Each of the descriptions below emphasizes different aspects of this central concept (the italics are mine).

“A felt sense typically forms in the trunk area of the body, as an unclear but tangible sensation. If attended to directly where it forms in the body, a felt sense can respond with new meanings, confirmed with shifts in the bodily feeling.” (Barnett, L. & Madison, G.)

Sills describes BFS as a kind of “global perception of the whole of arising process in any one moment of emergent experience – a sense of “all of it.” All those sensations, emotional tones, mental constructs, symbols and images that compose our self-constellations are directly experienced as an embodied and coherent whole.”

“A felt sense is not (only) a mental experience but a physical one. Physical. A bodily awareness of a situation or person or event. An internal aura that encompasses everything you feel and know about the given subject at a given time-encompasses it and communicates it to you all at once rather than detail by detail. A felt sense doesn’t come to you in the form of thoughts or words or other separate units, but as a single (though often puzzling and very complex) feeling.”(Gendlin, G., 1981)

At any moment, one can refer directly to an inwardly felt datum.
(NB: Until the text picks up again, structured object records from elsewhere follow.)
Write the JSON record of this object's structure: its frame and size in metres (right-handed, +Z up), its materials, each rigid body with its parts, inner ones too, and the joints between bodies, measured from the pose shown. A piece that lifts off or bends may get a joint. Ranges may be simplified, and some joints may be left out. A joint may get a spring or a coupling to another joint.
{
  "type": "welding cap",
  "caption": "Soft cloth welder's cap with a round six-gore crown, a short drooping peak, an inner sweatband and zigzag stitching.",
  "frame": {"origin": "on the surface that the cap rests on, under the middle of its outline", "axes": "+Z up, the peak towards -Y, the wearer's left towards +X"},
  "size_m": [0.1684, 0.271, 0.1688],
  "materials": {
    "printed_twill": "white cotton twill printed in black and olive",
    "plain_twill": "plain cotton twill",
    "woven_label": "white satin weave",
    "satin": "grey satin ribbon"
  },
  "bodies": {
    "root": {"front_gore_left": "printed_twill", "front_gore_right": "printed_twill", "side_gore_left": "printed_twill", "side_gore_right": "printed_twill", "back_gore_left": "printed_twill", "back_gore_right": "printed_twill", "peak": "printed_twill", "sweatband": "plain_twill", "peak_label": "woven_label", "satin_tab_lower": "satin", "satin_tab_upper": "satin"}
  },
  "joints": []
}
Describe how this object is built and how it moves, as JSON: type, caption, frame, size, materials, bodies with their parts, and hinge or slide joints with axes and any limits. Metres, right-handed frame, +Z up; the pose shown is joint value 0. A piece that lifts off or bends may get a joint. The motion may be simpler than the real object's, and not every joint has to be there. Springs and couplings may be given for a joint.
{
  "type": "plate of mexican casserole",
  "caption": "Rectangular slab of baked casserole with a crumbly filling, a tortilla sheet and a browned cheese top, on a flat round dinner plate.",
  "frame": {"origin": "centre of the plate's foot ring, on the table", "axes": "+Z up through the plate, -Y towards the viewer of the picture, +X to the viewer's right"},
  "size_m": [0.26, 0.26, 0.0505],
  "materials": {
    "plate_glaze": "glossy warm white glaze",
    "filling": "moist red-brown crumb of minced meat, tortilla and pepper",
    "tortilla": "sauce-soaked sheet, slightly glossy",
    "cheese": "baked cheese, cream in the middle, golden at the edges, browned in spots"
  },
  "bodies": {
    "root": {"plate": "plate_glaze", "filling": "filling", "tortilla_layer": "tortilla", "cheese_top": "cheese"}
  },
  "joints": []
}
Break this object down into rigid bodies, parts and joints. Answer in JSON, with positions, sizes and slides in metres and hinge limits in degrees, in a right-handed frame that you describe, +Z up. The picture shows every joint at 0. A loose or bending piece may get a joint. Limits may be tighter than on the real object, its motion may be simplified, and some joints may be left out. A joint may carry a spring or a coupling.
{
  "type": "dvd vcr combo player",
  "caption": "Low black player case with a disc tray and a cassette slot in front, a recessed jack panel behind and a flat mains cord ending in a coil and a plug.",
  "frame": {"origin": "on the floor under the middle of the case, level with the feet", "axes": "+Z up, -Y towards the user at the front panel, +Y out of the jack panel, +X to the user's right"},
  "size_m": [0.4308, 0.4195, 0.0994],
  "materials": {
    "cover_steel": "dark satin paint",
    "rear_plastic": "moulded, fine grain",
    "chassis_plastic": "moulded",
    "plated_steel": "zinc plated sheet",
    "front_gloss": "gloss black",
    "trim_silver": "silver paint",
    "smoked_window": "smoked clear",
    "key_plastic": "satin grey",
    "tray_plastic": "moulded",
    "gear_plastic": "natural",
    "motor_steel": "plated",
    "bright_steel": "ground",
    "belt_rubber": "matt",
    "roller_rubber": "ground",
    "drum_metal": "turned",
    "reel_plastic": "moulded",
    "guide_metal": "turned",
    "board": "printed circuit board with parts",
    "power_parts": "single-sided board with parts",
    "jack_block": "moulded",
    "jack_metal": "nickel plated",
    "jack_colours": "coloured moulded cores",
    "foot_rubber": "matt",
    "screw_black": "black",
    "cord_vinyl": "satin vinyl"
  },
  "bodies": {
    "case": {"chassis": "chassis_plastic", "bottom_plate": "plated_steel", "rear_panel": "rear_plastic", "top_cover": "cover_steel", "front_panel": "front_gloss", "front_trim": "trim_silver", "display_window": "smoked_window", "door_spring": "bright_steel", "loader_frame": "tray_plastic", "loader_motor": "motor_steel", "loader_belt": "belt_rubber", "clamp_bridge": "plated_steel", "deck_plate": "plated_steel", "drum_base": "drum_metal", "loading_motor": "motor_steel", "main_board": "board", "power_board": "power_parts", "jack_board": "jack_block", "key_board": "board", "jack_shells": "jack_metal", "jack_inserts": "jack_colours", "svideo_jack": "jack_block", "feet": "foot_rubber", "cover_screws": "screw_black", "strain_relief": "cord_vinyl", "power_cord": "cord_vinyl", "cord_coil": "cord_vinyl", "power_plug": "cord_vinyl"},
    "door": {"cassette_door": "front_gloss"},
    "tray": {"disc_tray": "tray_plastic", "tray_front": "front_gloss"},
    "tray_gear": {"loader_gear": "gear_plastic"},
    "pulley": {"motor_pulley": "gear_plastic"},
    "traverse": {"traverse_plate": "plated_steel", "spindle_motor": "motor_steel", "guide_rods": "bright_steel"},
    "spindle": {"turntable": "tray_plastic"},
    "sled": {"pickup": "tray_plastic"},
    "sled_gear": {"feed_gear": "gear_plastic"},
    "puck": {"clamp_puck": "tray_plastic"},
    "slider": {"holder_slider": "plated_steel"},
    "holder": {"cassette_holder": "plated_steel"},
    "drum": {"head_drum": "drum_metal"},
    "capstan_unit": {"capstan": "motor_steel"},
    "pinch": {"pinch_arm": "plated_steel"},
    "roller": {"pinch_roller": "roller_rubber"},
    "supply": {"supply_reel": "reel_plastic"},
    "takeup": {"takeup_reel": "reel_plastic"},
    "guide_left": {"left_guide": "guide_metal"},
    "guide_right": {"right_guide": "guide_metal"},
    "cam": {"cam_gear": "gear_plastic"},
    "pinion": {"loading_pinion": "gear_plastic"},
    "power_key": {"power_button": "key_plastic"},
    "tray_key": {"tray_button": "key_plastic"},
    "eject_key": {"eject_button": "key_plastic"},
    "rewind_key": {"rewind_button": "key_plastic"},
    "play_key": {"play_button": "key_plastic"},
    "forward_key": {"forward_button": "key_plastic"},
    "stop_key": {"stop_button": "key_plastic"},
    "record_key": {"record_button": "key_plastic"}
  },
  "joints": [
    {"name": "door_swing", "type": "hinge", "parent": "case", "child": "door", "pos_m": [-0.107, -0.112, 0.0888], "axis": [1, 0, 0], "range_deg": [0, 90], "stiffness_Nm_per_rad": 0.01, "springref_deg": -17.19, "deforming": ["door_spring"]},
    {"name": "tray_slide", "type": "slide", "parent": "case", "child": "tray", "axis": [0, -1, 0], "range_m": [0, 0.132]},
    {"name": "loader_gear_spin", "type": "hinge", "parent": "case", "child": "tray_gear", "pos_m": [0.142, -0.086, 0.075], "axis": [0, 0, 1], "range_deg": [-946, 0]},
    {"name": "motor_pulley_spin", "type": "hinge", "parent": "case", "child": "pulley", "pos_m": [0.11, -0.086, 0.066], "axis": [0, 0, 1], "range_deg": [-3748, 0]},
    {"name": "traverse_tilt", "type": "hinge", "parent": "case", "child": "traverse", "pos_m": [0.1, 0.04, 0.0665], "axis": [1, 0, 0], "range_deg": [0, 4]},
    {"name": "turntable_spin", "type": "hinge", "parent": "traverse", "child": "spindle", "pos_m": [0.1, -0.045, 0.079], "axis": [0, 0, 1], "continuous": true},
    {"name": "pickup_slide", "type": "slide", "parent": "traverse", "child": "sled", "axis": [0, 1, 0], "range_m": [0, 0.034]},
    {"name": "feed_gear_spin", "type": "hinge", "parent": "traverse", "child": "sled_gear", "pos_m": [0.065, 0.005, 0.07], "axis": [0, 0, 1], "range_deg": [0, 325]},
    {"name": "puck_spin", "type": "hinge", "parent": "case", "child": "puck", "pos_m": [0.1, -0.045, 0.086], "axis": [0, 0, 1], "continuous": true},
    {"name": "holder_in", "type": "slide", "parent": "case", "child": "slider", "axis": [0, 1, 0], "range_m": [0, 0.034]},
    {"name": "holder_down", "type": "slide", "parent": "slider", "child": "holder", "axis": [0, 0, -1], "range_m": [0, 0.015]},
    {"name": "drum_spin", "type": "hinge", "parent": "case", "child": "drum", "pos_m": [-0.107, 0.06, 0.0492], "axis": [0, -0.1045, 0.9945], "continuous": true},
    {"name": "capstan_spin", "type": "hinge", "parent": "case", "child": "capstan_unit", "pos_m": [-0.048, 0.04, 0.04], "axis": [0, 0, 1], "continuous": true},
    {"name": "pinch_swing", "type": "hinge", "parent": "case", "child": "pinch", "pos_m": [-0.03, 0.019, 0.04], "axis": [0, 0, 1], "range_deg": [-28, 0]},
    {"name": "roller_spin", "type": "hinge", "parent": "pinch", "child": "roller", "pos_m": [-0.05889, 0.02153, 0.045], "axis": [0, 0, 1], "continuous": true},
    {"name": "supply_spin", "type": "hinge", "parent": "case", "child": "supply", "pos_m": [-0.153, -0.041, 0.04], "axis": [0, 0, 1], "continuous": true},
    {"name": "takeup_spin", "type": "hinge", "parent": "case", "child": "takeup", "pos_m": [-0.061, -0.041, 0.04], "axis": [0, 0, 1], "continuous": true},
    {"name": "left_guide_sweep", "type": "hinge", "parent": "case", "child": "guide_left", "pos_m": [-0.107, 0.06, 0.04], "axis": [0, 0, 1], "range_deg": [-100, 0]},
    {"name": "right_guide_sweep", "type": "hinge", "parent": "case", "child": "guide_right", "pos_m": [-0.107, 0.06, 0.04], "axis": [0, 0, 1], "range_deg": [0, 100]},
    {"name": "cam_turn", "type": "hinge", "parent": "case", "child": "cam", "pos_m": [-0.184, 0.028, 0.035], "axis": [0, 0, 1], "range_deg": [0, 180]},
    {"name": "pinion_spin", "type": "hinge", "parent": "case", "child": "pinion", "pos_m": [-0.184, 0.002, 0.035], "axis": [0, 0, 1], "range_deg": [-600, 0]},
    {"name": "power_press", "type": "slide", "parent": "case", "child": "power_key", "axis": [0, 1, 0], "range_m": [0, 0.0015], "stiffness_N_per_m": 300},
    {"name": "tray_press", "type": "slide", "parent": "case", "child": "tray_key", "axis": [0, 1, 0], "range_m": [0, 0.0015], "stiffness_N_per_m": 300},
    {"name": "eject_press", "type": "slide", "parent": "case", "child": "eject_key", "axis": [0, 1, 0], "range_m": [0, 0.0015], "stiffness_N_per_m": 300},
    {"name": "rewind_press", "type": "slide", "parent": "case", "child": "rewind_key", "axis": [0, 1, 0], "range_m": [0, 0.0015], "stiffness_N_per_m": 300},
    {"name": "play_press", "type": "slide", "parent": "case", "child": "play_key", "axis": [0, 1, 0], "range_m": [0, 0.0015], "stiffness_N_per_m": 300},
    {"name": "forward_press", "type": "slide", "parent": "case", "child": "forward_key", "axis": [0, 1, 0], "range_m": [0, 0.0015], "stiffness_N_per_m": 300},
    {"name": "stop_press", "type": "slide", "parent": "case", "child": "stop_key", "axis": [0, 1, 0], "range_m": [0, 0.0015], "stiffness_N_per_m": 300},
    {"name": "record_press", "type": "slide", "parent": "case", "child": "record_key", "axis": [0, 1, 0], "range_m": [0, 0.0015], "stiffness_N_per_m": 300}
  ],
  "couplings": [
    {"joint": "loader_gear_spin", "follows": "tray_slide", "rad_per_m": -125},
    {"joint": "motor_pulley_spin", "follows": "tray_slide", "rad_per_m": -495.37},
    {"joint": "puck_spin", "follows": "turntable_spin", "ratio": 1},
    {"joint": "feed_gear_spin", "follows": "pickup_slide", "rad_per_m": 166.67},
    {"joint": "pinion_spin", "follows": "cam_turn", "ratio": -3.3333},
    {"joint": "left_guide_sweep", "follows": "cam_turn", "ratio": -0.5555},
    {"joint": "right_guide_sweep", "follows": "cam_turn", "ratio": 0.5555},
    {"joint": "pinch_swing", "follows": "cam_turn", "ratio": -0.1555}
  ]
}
Experiencing, in the mode of being directly referred to in this way, I term the “direct referent. … At first it may seem that experiencing is simply the inward sense of our body, its tension, or its well being. Yet, upon further reflection, we can notice that only in this direct sensing do we have the meanings of what we say and think. For, without our “feel” of the meaning, verbal symbols are only noises (or sound images of noises)..” (Gendlin, E. T., 1964)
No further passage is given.